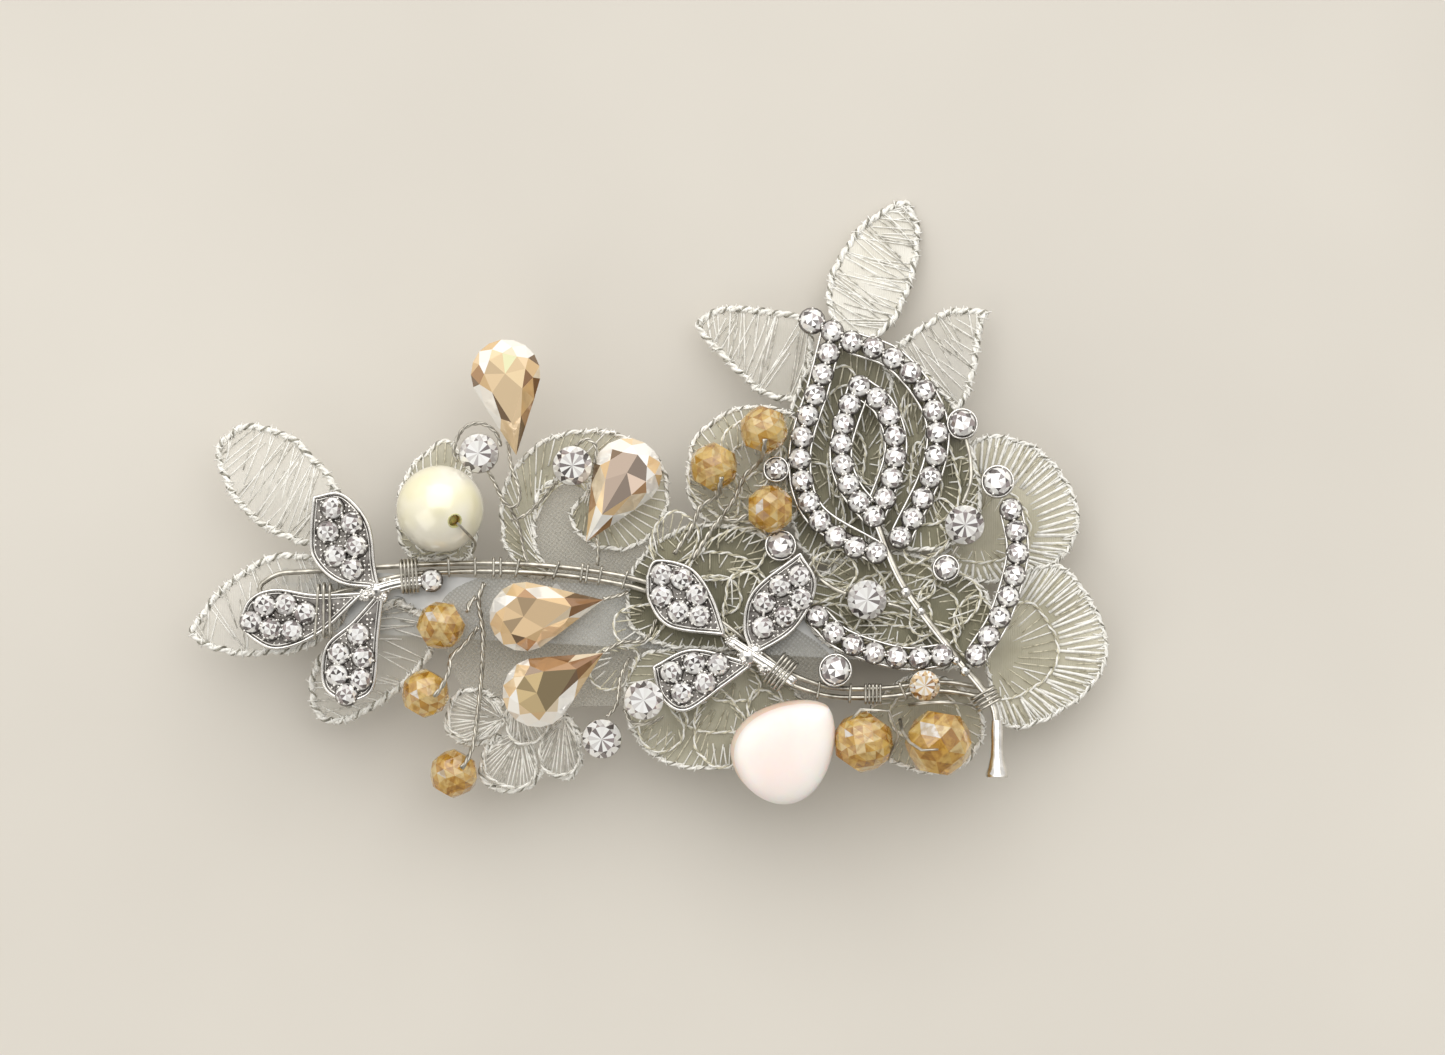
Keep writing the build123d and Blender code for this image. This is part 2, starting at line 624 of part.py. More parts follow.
def strip(points, width):
    """A flat band of the feather along a smooth line."""
    return Pos(0, 0, FEATHER_LIFT) * extrude(trace(Spline(*points), line_width=width), FEATHER_THICK)


def along(points, count, first=0.0, last=1.0):
    """Evenly spaced places on a smooth line."""
    line = Spline(*points)
    places = [line @ (first + (last - first) * i / (count - 1)) for i in range(count)]
    return [(p.X, p.Y) for p in places]


def feather():
    """The openwork leaf: two outer rows, an inner oval, two arms, the stem and its tail tube."""
    casting = strip(LEFT_ROW, FEATHER_WIDTH)
    for row in (RIGHT_ROW, INNER_RIGHT, INNER_LEFT, RIGHT_ARM, LEFT_ARM):
        casting += strip(row, FEATHER_WIDTH)
    casting += strip(FEATHER_STEM, 1.0)
    joints = [
        [(22.0, 32.9), (19.0, 33.8)], [(27.2, 7.5), (28.7, 8.0)], [(30.6, 9.4), (28.6, 8.0)],
        [(22.4, 32.1), (25.2, 31.4)], [(34.6, -4.6), (36.4, -4.8)], [(39.2, -4.2), (38.0, -6.8)],
    ]
    for start, end in joints:
        link = trace(Line(start, end), line_width=1.0)
        casting += Pos(0, 0, FEATHER_LIFT) * extrude(link, FEATHER_THICK)
    tail = Rotation(90, 0, 0) * Cone(0.75, 1.3, 6.4)
    casting += Pos(41.2, -15.4, FEATHER_LIFT + FEATHER_THICK / 2) * tail
    return FEATHER_PLACE * casting


STONE_LIFT = FEATHER_LIFT + FEATHER_THICK


def feather_stones(places, radius=SMALL_STONE_R):
    return [FEATHER_PLACE * solid for solid in stones_at(places, STONE_LIFT, radius)]


# Each side stone: its place and its radius, in a cup of its own beside the feather.
SIDE_STONES = [
    (22.9, -6.3, 1.5), (41.4, 15.2, 1.5), (35.5, 5.3, 1.15), (37.4, 21.8, 1.4), (16.7, 7.9, 1.4),
    (16.2, 16.6, 1.1),
]
CUP_WALL = 0.3


def side_cups():
    cups = [Pos(x, y, STONE_LIFT - 0.4) * Cylinder(r + CUP_WALL, 0.8) for x, y, r in SIDE_STONES]
    return [FEATHER_PLACE * cup for cup in cups]


def side_stones():
    return [FEATHER_PLACE * Pos(x, y, STONE_LIFT) * stone(r, STONE_HEIGHT) for x, y, r in SIDE_STONES]


# ---------------------------------------------------------------- crystals, beads and cabochon


def chaton(x, y, z, radius):
    """A round wired crystal: a point below, a girdle and a flat table."""
    profile = Polyline(
        (0, 0), (radius, 0.75 * radius), (radius, 0.85 * radius), (0.6 * radius, 1.3 * radius),
        (0, 1.3 * radius), close=True,
    )
    return Pos(x, y, z) * revolve(Plane.XZ * make_face(profile), Axis.Z)


CLEAR_R = 2.2
CHAMPAGNE_R = 1.7
CHAMPAGNE_PLACE = (33.0, -7.7, 12.2)
LEFT_CHATONS = [(-17.5, 18.6, 11.7), (-6.9, 17.2, 11.8), (1.2, -9.3, 13.05), (-3.6, -13.8, 10.2)]
RIGHT_CHATONS = [(26.5, 2.0, 10.2), (37.6, 10.5, 9.6)]


def teardrop(length, width, scale=1.0):
    """The corner points of a teardrop, its tip towards +x and its round end about the origin."""
    radius = width / 2
    reach = length - radius
    steps = 9
    tangent = math.acos(radius / reach)
    angles = [tangent + i * (2 * math.pi - 2 * tangent) / (steps - 1) for i in range(steps)]
    points = [(radius * math.cos(a) * scale, radius * math.sin(a) * scale) for a in angles]
    return [(reach * scale, 0), *points]


def teardrop_stone(length, width, levels):
    """A closed solid through teardrops of several scales, each level given as (height, scale)."""
    loops = []
    for height, scale in levels:
        corners = [(x, y, height) for x, y in teardrop(length, width, scale)]
        loops.append(Wire(Polyline(*corners, close=True).edges()))
    return loft([Face(loop) for loop in loops], ruled=True)


PEAR_LEVELS = [(0, 0.25), (2.1, 1.0), (2.4, 1.0), (4.2, 0.6)]
PEARS = {
    "pear_crystal_top": ((-14.5, 27.6), (-13.3, 18.4), 9.8),
    "pear_crystal_swirl": ((-0.7, 16.4), (-5.4, 8.5), 10.2),
    "pear_crystal_middle": ((-12.4, 0.1), (-3.4, 2.0), 10.3),
    "pear_crystal_lower": ((-10.9, -8.5), (-3.4, -4.0), 10.4),
}
PEAR_WIDTH = 7.9


def pointing(stone_solid, centre, tip, z):
    """Turn a teardrop so that its tip points from its centre to a place."""
    heading = math.degrees(math.atan2(tip[1] - centre[1], tip[0] - centre[0]))
    return Pos(*centre, z) * Rotation(0, 0, heading) * stone_solid


def pear(centre, tip, z):
    length = math.dist(centre, tip) + PEAR_WIDTH / 2
    return pointing(teardrop_stone(length, PEAR_WIDTH, PEAR_LEVELS), centre, tip, z)


CABOCHON_CENTRE = (16.6, -15.2)
CABOCHON_TIP = (21.9, -9.9)
CABOCHON_WIDTH = 11.0
CABOCHON_Z = 11.9
CABOCHON_LEVELS = [(0, 1.0), (1.2, 0.98), (2.4, 0.84), (3.2, 0.62), (3.6, 0.3)]
CABOCHON_BACK_THICK = 0.45


def cabochon():
    length = math.dist(CABOCHON_CENTRE, CABOCHON_TIP) + CABOCHON_WIDTH / 2
    dome = teardrop_stone(length, CABOCHON_WIDTH, CABOCHON_LEVELS)
    return pointing(dome, CABOCHON_CENTRE, CABOCHON_TIP, CABOCHON_Z)


def cabochon_setting():
    """The thin metal back under the cabochon."""
    length = math.dist(CABOCHON_CENTRE, CABOCHON_TIP) + CABOCHON_WIDTH / 2
    back = teardrop_stone(length, CABOCHON_WIDTH, [(0, 0.94), (CABOCHON_BACK_THICK, 0.97)])
    return pointing(back, CABOCHON_CENTRE, CABOCHON_TIP, CABOCHON_Z - CABOCHON_BACK_THICK - 0.02)


BEAD_BORE = 0.5


def bead(x, y, z, radius, length, heading):
    """A faceted bead with a bore, its bore lying along a heading."""
    half = length / 2
    profile = Polyline(
        (BEAD_BORE, -half), (0.7 * radius, -half), (radius, -0.35 * half), (radius, 0.35 * half),
        (0.7 * radius, half), (BEAD_BORE, half), close=True,
    )
    solid = revolve(Plane.XZ * make_face(profile), Axis.Z)
    return Pos(x, y, z) * Rotation(0, 0, heading) * Rotation(0, 90, 0) * solid


BEAD_R = 2.8
BEAD_LENGTH = 4.8
LEFT_BEADS = [(-21.8, -0.9, 12.8, 30), (-23.6, -8.6, 12.0, 60), (-20.5, -17.8, 9.6, 60)]
RIGHT_BEADS = [(14.8, 21.3, 12.0, 70), (9.1, 17.1, 12.0, 60), (15.5, 12.3, 12.5, 0)]
# Each large bead: its place, its radius, its length and its heading.
LARGE_LEFT = (26.1, -14.1, 12.8, 3.5, 6.4, 55)
LARGE_RIGHT = (34.6, -14.2, 12.8, 3.9, 6.8, 80)
PEARL_PLACE = (-21.9, 12.3, 13.1)
PEARL_R = 4.95
PEARL_BORE = 0.5
# The pearl's hole leans from upright towards a heading, both in degrees.
PEARL_DRILL_LEAN = 28
PEARL_DRILL_HEADING = -36


def small_beads(places):
    return [bead(x, y, z, BEAD_R, BEAD_LENGTH, heading) for x, y, z, heading in places]


def pearl():
    """A pearl drilled on a slant, so that its hole shows beside its top."""
    lean = Rotation(0, 0, PEARL_DRILL_HEADING) * Rotation(0, PEARL_DRILL_LEAN, 0)
    return Pos(*PEARL_PLACE) * (Sphere(PEARL_R) - lean * Cylinder(PEARL_BORE, 2.5 * PEARL_R))


# ---------------------------------------------------------------- writing the nodes


def write_barrette():
    write("clip_base_bar", BAR_PLACE * base_bar())
    write("clip_arm", BAR_PLACE * clasp_arm())
    write("hinge_pin", BAR_PLACE * hinge_pin())
    write("tension_bow", BAR_PLACE * tension_bow())
    write("latch_ear_back", BAR_PLACE * latch_ear(1))
    write("latch_ear_front", BAR_PLACE * latch_ear(-1))


def write_lace():
    for node, (strokes, root, heading, slope) in LACE.items():
        write(node, lace_piece(strokes, root, heading, slope))
    write("lace_small_flower", small_flower())
    write("tulle_backing", tulle())


def write_wires():
    write("vine_frame_wire", vine_frame())
    write("vine_bindings", *vine_bindings())
    write("branch_bindings", *branch_bindings())
    write("left_end_bindings", *left_end_bindings())
    for node, (diameter, lines) in WIRES.items():
        write(node, *[tube(points, diameter) for points in lines])


def write_castings():
    write("left_branch_casting", left_casting())
    write("left_branch_stones", *stones_at(LEFT_STONES, LEAF_Z + LEAF_THICK, PAVE_STONE_R))
    write("middle_branch_casting", middle_casting())
    write("middle_branch_stones", *stones_at(MIDDLE_STONES, LEAF_Z + LEAF_THICK, PAVE_STONE_R))
    write("feather_casting", feather())
    outer = [*along(LEFT_ROW, 13), *along(RIGHT_ROW, 12)]
    write("feather_outer_stones", *feather_stones(outer), *feather_stones(TOP_STONES, TOP_STONE_R))
    inner = [*along(INNER_RIGHT, 8), *along(INNER_LEFT, 8)[1:-1]]
    write("feather_inner_stones", *feather_stones(inner))
    arms = [*along(RIGHT_ARM, 8), *along(LEFT_ARM, 7)]
    write("feather_arm_stones", *feather_stones(arms))
    write("side_stone_cups", *side_cups())
    write("side_stones", *side_stones())


def write_crystals():
    write("chatons_left", *[chaton(x, y, z, CLEAR_R) for x, y, z in LEFT_CHATONS])
    write("chatons_right", *[chaton(x, y, z, CLEAR_R) for x, y, z in RIGHT_CHATONS])
    write("champagne_chaton", chaton(*CHAMPAGNE_PLACE, CHAMPAGNE_R))
    for node, (centre, tip, z) in PEARS.items():
        write(node, pear(centre, tip, z))
    write("amber_beads_left", *small_beads(LEFT_BEADS))
    write("amber_beads_right", *small_beads(RIGHT_BEADS))
    write("amber_large_left", bead(*LARGE_LEFT))
    write("amber_large_right", bead(*LARGE_RIGHT))
    write("pearl_bead", pearl())
    write("white_cabochon", cabochon())
    write("cabochon_setting", cabochon_setting())


os.makedirs("parts", exist_ok=True)
write_barrette()
write_lace()
write_wires()
write_castings()
write_crystals()
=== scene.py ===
import math
import random

import bmesh
import bpy
import numpy as np
from mathutils import Matrix, Vector, noise
from mathutils.geometry import delaunay_2d_cdt


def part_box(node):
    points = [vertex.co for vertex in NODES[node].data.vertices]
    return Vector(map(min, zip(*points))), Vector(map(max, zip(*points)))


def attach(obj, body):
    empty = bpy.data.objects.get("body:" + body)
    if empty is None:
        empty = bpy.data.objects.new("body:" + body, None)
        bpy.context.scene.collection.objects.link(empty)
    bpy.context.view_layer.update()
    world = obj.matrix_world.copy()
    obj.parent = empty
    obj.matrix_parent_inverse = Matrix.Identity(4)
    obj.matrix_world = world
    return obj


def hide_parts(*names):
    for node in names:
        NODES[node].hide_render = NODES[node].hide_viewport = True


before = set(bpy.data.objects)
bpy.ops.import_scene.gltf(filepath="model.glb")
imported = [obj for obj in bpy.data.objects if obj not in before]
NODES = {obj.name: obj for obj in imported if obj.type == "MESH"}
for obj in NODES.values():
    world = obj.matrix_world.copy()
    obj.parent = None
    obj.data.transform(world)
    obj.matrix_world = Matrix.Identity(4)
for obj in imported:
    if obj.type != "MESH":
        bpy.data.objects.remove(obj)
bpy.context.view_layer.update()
MM = 0.001
UP = np.array((0.0, 0.0, 1.0))

# The feather and the lace behind it are tilted about a line along X, as in the CAD.
FEATHER = (
    Matrix.Translation((0, -4 * MM, 9 * MM))
    @ Matrix.Rotation(math.radians(-5.5), 4, "X")
    @ Matrix.Translation((0, 4 * MM, 0))
)
LEVEL = Matrix.Identity(4)


# ---------------------------------------------------------------- materials


def principled(name, colour, roughness, **sockets):
    """A new material, its Principled shader and its node tree."""
    material = bpy.data.materials.new(name)
    material.use_nodes = True
    tree = material.node_tree
    shader = tree.nodes["Principled BSDF"]
    shader.inputs["Base Color"].default_value = (*colour, 1)
    shader.inputs["Roughness"].default_value = roughness
    for socket, value in sockets.items():
        shader.inputs[socket.replace("_", " ")].default_value = value
    return material, shader, tree


def texture(tree, kind, scale, **values):
    """A procedural texture in object coordinates."""
    place = tree.nodes.new("ShaderNodeTexCoord")
    node = tree.nodes.new(kind)
    node.inputs["Scale"].default_value = scale
    for socket, value in values.items():
        node.inputs[socket].default_value = value
    tree.links.new(place.outputs["Object"], node.inputs["Vector"])
    return node


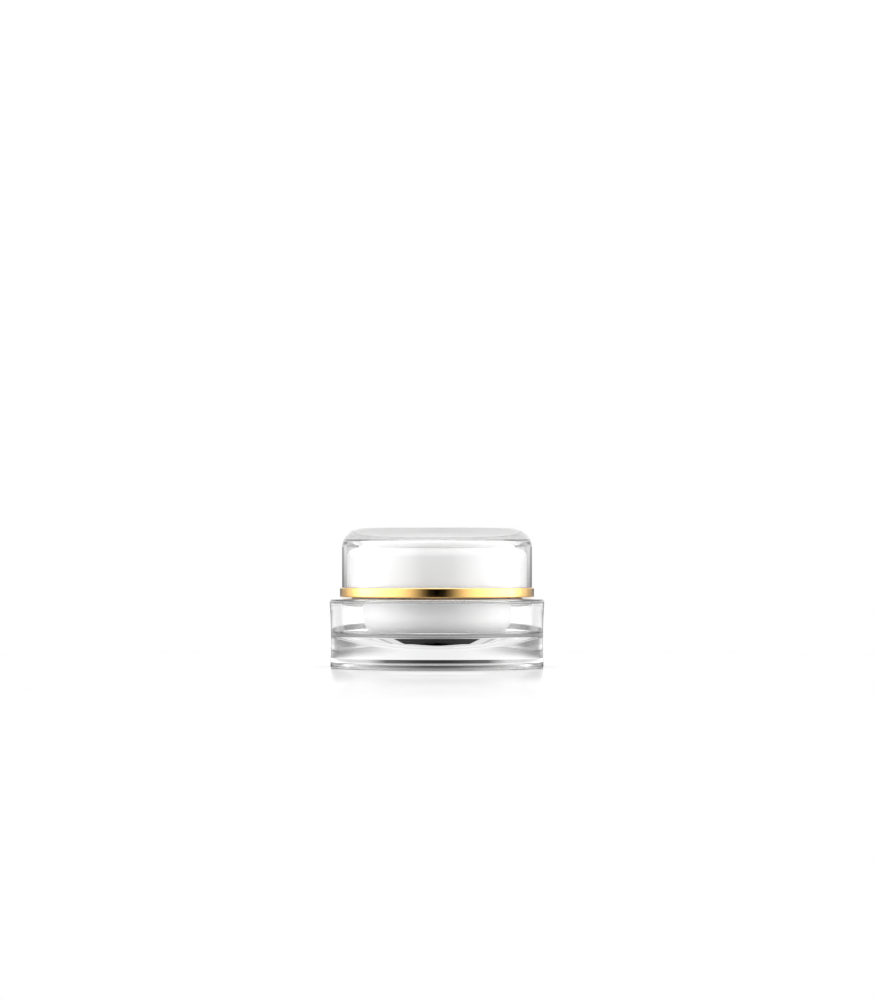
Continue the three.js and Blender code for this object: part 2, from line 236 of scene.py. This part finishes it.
+-------+
Everything from the line that contains "for node, (centre, tip, z)" through the line that contains "obj.data.transform(world)" is to be transcribed exactly, and nothing outside that range.

    for node, (centre, tip, z) in PEARS.items():
        write(node, pear(centre, tip, z))
    write("amber_beads_left", *small_beads(LEFT_BEADS))
    write("amber_beads_right", *small_beads(RIGHT_BEADS))
    write("amber_large_left", bead(*LARGE_LEFT))
    write("amber_large_right", bead(*LARGE_RIGHT))
    write("pearl_bead", pearl())
    write("white_cabochon", cabochon())
    write("cabochon_setting", cabochon_setting())


os.makedirs("parts", exist_ok=True)
write_barrette()
write_lace()
write_wires()
write_castings()
write_crystals()
=== scene.py ===
import math
import random

import bmesh
import bpy
import numpy as np
from mathutils import Matrix, Vector, noise
from mathutils.geometry import delaunay_2d_cdt


def part_box(node):
    points = [vertex.co for vertex in NODES[node].data.vertices]
    return Vector(map(min, zip(*points))), Vector(map(max, zip(*points)))


def attach(obj, body):
    empty = bpy.data.objects.get("body:" + body)
    if empty is None:
        empty = bpy.data.objects.new("body:" + body, None)
        bpy.context.scene.collection.objects.link(empty)
    bpy.context.view_layer.update()
    world = obj.matrix_world.copy()
    obj.parent = empty
    obj.matrix_parent_inverse = Matrix.Identity(4)
    obj.matrix_world = world
    return obj


def hide_parts(*names):
    for node in names:
        NODES[node].hide_render = NODES[node].hide_viewport = True


before = set(bpy.data.objects)
bpy.ops.import_scene.gltf(filepath="model.glb")
imported = [obj for obj in bpy.data.objects if obj not in before]
NODES = {obj.name: obj for obj in imported if obj.type == "MESH"}
for obj in NODES.values():
    world = obj.matrix_world.copy()
    obj.parent = None
    obj.data.transform(world)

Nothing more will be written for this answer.